Months later Alejandro sent me a new version of the script that included La China, a character written exclusively for me.  This was something that made me feel more than proud, because at the moment very few actors have the fortune to have roles written for them – and much less for the cinema.  So I’m taking advantage of this interview to thank Alejandro once again for this role and for having confidence in my talent.

HT: Your background points to the theater.  However “Juan of the Dead” is not your first experience in the cinema.

JV: My first experience in the cinema was “Blues por la muerte del capitan” (Blues for the Captain’s Death), a short by the Mexican director Fernando Zamora.  Then came the filming of the feature film “Personal Belongings,” a movie I recall with much affection because it opened several doors for me through international film festivals.  In addition, the commentaries of the critics and the public were excellent.

HT: Your entry into the professional world began in one of the most important theatrical groups in our country.

JV: After concluding my studies in interpretation at the National School of the Arts (ENA), I had the immense fortune of carrying out my graduation thesis as a part of the great cast of Teatro El Publico.  This is the company which I continue to belong to and one that I am tied to with strong bonds, despite my absence over the last few years due to commitments outside of Cuba.

HT: Let’s talk about your characters in the group El Publico, and others outside that group.

JV: My premiere with El Publico was “Icaros,” a work written by Norge Espinosa.  In it I interpreted “Icaro of the Lamp,” a sort of modern day Aladdin full of rage who is tired of traveling on his magic carpet and finally destroys the labyrinth.  I can’t hide the fact that so far Icaros continues to be the play that I recall with the greatest satisfaction, as an actor and for being a member of such a clever and perceptive project.

Movie Poster

Behind the legend came “La loca de Chaillot” (The madwoman of Chaillot), another brilliant idea of Carlos Diaz that unfortunately had very few presentations, which prevented me from performing all the characters I had rehearsed, except for the grand lady in black and the nice messenger in an orange wig.

Outside of El Publico and the theater, I was able to make a breakthrough for my beginnings in television as Andresito the baker in the telenovela “Las Huerfanas de la Obraria” (The Orphans of Obraria Street).

HT: You are returning to Cuba to do a movie just when El Publico is celebrating its twentieth anniversary.  Can we talk about your return?

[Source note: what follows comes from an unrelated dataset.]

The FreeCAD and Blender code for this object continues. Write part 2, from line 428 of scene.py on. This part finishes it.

JV: Filming again in Cuba and running into the most recent premieres of the company (“Tango” and “Ana and Marta”) has been something infinitely pleasant and revealing for me.  To see and hear about how Carlos Diaz continues to fill up the theater with intelligence and true talent, with everything from mirrors with which the audience is undressed before El Publico… it’s something too beautiful to allow it to escape.  Five years have passed since my last performance with the company; I decided to chase after the white rabbit but I’m sure that soon I’ll be traveling to this wonderland to see El Publico’s next premiere.

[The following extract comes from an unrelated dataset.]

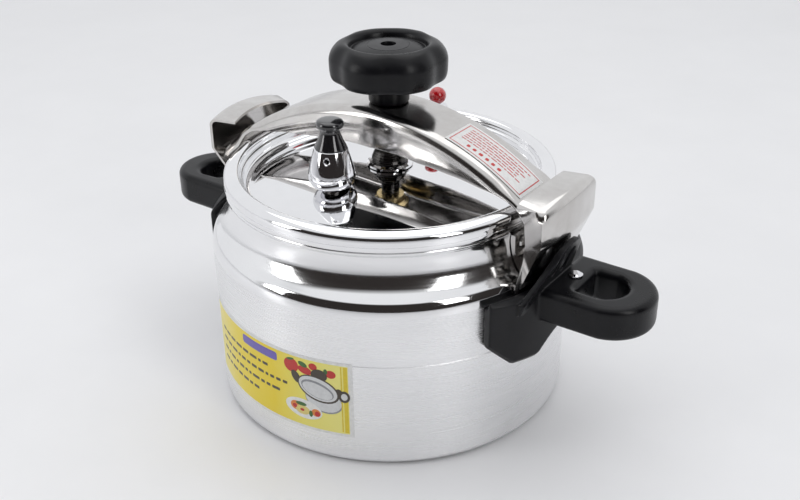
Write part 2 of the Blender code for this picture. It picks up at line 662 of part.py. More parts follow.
def make_knob():
    levels = [(4.5, 216.2, 0), (14.0, 215.4, 0), (21.6, 213.2, 0), (22.9, 216.2, 0), (25.4, 217.8, 0.1),
              (29.4, 216.6, 0.7), (32.6, 213.2, 1.0), (34.2, 209.6, 1.0), (KNOB_R, 206.0, 1.0),
              (34.2, 200.0, 1.0), (33.2, 197.0, 1.0), (31.5, 196.0, 0.9), (12.3, 196.0, 0), (12.0, 182.5, 0),
              (SPINDLE_R + GAP, 182.5, 0), (SPINDLE_R + GAP, 207.0, 0), (4.5, 207.0, 0)]
    loft("knob", [knob_ring(r, z, KNOB_NOTCH * share) for r, z, share in levels], BAKELITE, closed=True)
    tip_z = floor_z(0) + 2.9 + 2.7 + GAP
    turned("spindle", [(0, 206.7), (SPINDLE_R, 206.7), (SPINDLE_R, tip_z + 6.3), (5.2, tip_z + 5.5),
                       (4.1, tip_z + 5.4), (4.1, tip_z + 1.1), (2.8, tip_z), (0, tip_z)], STEEL,
           steps=24)


make_pot()
make_ears()
make_label()
make_handles()
make_gasket()
make_lid()
make_vent()
make_weight()
make_signal()
make_bow()
make_sticker()
make_heads()
make_knob()
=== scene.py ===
"""The looks of the pressure cooker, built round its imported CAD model.

Lengths are in millimetres in the CAD frame: the origin is on the pot's axis at its base, +Z is up
and +X runs along the bow. Angles about the pot's axis are in degrees and start at +X. Each visual
piece is drawn in place, rides on its CAD body and stands for the CAD node of the same shape.
"""
import math
import random

import bmesh
import bpy
from mathutils import Matrix, Vector


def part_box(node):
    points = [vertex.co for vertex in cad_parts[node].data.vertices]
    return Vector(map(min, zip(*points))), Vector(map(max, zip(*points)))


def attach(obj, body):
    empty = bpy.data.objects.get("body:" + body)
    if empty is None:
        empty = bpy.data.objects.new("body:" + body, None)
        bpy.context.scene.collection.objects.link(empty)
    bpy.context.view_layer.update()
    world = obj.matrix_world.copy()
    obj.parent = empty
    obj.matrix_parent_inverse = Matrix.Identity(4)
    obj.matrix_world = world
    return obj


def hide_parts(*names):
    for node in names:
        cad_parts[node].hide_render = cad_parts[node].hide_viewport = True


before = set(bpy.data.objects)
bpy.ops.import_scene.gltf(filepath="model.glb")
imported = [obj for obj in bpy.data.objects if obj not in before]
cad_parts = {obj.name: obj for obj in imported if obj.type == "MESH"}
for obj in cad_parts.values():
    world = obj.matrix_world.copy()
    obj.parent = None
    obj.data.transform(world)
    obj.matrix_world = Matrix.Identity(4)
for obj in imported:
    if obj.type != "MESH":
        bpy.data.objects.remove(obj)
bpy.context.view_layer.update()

MM = 0.001


def low(node):
    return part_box(node)[0] / MM


def high(node):
    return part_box(node)[1] / MM


def middle(node):
    return (low(node) + high(node)) / 2


# Read from the frame
POT_R = high("pot_body").x
RIM_Z = high("pot_body").z
LID_R = high("lid").x
LID_TOP_Z = high("lid").z
BOW_CROWN_Z = high("bow").z
BOW_HALF = high("bow").y
HEAD_R = high("clamp_head_right").x
HEAD_TOP_Z = high("clamp_head_right").z
HANDLE_TIP = high("handle_right").x
KNOB_TOP_Z = high("knob").z
WEIGHT_X, WEIGHT_Y = middle("weight_cap").x, middle("weight_cap").y
WEIGHT_TOP_Z = high("weight_cap").z
SIGNAL_X, SIGNAL_Y, BALL_Z = middle("signal_ball")
BALL_R = high("signal_ball").x - SIGNAL_X
LABEL_LOW_Z, LABEL_HIGH_Z = low("body_label").z, high("body_label").z
FLANGE_Z = high("signal_washer").z + 0.3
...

HT: In Spain your work has focused on the world of dance.  Tell us more about this.

JV: Certainly.  My work in Spain is focused on dance, though not as a dancer but as an advisor, or a manager, in production areas, and some collaborations like wardrobe design and scenery.  Flamenco has been the genre where I have developed most of my works and where I have been able to share with figures like Maria Juncal, Andres Marin and Carmen Linares, who was nominated for a Grammy several times.

During a rehearsal.

I should say that 2010 has been a very special year.  I’ve had the pleasure to work with Blanca Li and her company in the revival of “Poeta en Nueva York” (Poet in New York), and I had the honor of accompanying Les Ballets de Montecarlo in their Spanish tour, with a program consisting of “The Consecration of Spring” and “Seherezade,” in homage to the centennial of the Russian ballets.

HT: What expectations do you have for “Juan of the Dead,” seeing how this is the first big super production of its type in Cuba.

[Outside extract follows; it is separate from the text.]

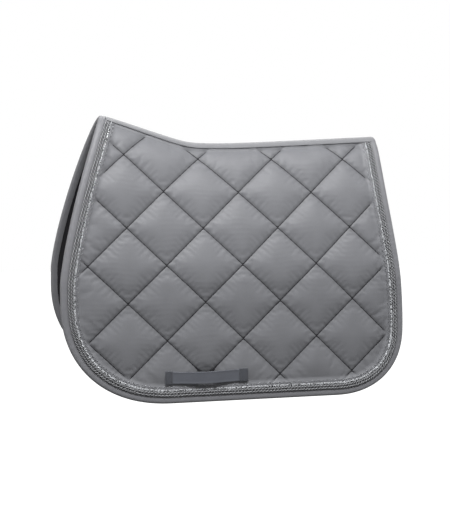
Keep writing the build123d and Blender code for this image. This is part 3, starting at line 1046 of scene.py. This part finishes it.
def make_tack_stitches(end, start_x, length, side_name):
    """Stitches round a sewn end, with a cross inside."""
    pitch, height = 2.9, 2.75
    left, right = start_x + 2.0, start_x + length - 2.0
    low, high = LOOP_MIDDLE - TACK_HALF_WIDTH + 3, LOOP_MIDDLE + TACK_HALF_WIDTH - 3
    corners = [(left, low), (right, low), (right, high), (left, high)]
    lines = list(zip(corners, corners[1:] + corners[:1]))
    lines += [(corners[0], corners[2]), (corners[1], corners[3])]
    points, directions = [], []
    for start, stop in np.array(lines):
        run = math.hypot(*(stop - start))
        count = max(2, round(run / pitch))
        share = (np.arange(count) + 0.5) / count
        points.append(start + (stop - start) * share[:, None])
        directions.append(np.tile((stop - start) / run, (count, 1)))
    points, directions = np.vstack(points), np.vstack(directions)
    shape, faces = capsule(2.3, 0.28)
    places = frames_on_map(*points.T, height, directions, SIDES[side_name])
    cloth = np.tile(shape, (len(points), 1))
    name = f"strap_stitches_{end}_{side_name}"
    stitches = scattered(name, shape, faces, places, LOOKS["dark_thread"], cloth)
    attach(stitches, f"{side_name}_flap")


# ---------------------------------------------------------------- stage


LIT_MIDDLE = (0, 0, -0.22)


def aim(thing, target):
    """Turns a light or camera to look at a point."""
    direction = Vector(target) - thing.location
    thing.rotation_mode = "QUATERNION"
    thing.rotation_quaternion = direction.to_track_quat("-Z", "Y")


def make_light(name, location, size, power):
    """A rectangular light that faces the middle of the pad."""
    data = bpy.data.lights.new(name, "AREA")
    data.shape = "RECTANGLE"
    data.size, data.size_y = size
    data.energy = power
    light = bpy.data.objects.new(name, data)
    light.location = location
    aim(light, LIT_MIDDLE)
    bpy.context.scene.collection.objects.link(light)


def make_floor():
    """A pale floor far below, which lights nothing."""
    size, floor_z = 9.0, -1.7
    floor_mesh = bpy.data.meshes.new("floor")
    corners = [(x * size, y * size, floor_z) for x, y in ((-1, -1), (1, -1), (1, 1), (-1, 1))]
    floor_mesh.from_pydata(corners, [], [(0, 1, 2, 3)])
    floor = bpy.data.objects.new("floor", floor_mesh)
    bpy.context.scene.collection.objects.link(floor)
    look = Look("pale_floor", (0.9, 0.9, 0.9), 0.9)
    look.set(look.shader, "Emission Color", (1, 1, 1, 1))
    look.set(look.shader, "Emission Strength", 1.0)
    floor_mesh.materials.append(look.material)
    floor.visible_diffuse = False
    floor.visible_glossy = False


def make_world():
    """A white background for the camera, and a dim even light for everything else."""
    world = bpy.data.worlds.new("studio")
    bpy.context.scene.world = world
    world.use_nodes = True
    nodes, links = world.node_tree.nodes, world.node_tree.links
    seen = nodes.new("ShaderNodeBackground")
    seen.inputs["Color"].default_value = (1, 1, 1, 1)
    seen.inputs["Strength"].default_value = 1.0
    ambient = nodes["Background"]
    ambient.inputs["Color"].default_value = (1, 1, 1, 1)
    ambient.inputs["Strength"].default_value = 0.2
    path = nodes.new("ShaderNodeLightPath")
    mix = nodes.new("ShaderNodeMixShader")
    links.new(path.outputs["Is Camera Ray"], mix.inputs[0])
    links.new(ambient.outputs[0], mix.inputs[1])
    links.new(seen.outputs[0], mix.inputs[2])
    links.new(mix.outputs[0], nodes["World Output"].inputs["Surface"])


def make_stage():
    """Floor, background and lights."""
    make_floor()
    make_world()
    make_light("key", location=(-0.3, -1.3, 2.0), size=(1.8, 1.2), power=84)
    make_light("back", location=(0.4, 1.8, 1.4), size=(2.4, 1.6), power=26)
    make_light("left_fill", location=(-2.4, -0.6, 0.3), size=(1.4, 1.8), power=7)
    make_light("right_fill", location=(2.4, -0.4, 0.3), size=(1.4, 1.8), power=7)
    bpy.context.scene.view_settings.view_transform = "Standard"


def make_camera():
    """The photo's view: from the horse's left, a little ahead and above."""
    location, target, roll = (-0.508, -2.0186, 0.0715), (0.001, 0, -0.2338), math.radians(1.18)
    data = bpy.data.cameras.new("camera")
    camera = bpy.data.objects.new("camera", data)
    camera.location = location
    aim(camera, target)
    camera.rotation_quaternion = camera.rotation_quaternion @ Quaternion((0, 0, 1), roll)
    data.lens = 68.56
    data.sensor_width = 36
    data.clip_end = 50
    bpy.context.scene.collection.objects.link(camera)
    bpy.context.scene.camera = camera


make_camera()
make_stage()
make_quilting()
make_binding()
make_cords()
make_crystals()
make_tape_over()
make_tape_under()
make_spine_stitches()
make_girth_loops()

JV: I’m convinced that “Juan of the Dead” will leave a mark, not only for being the first great production of his type in Cuban cinematography, but because doors will open up to directors willing to take risks with other genres.  At the moment the entire team is working tremendously hard and I think the final result will make history.

HT: How do you view Cuban theater in comparison with what you’ve seen abroad?

JV: In general terms, Cuban theater has always been distinguished for its high artistic level.  At the moment, from what I’ve been able to appreciate, the theater has evolved and become enriched, despite the material shortages that inevitably weigh on productions – but not the creativity.  I find it very bold that musicals are returning to the stage, although much is still lacking for these efforts to achieve real quality and for the preparation that performers are required in this art form.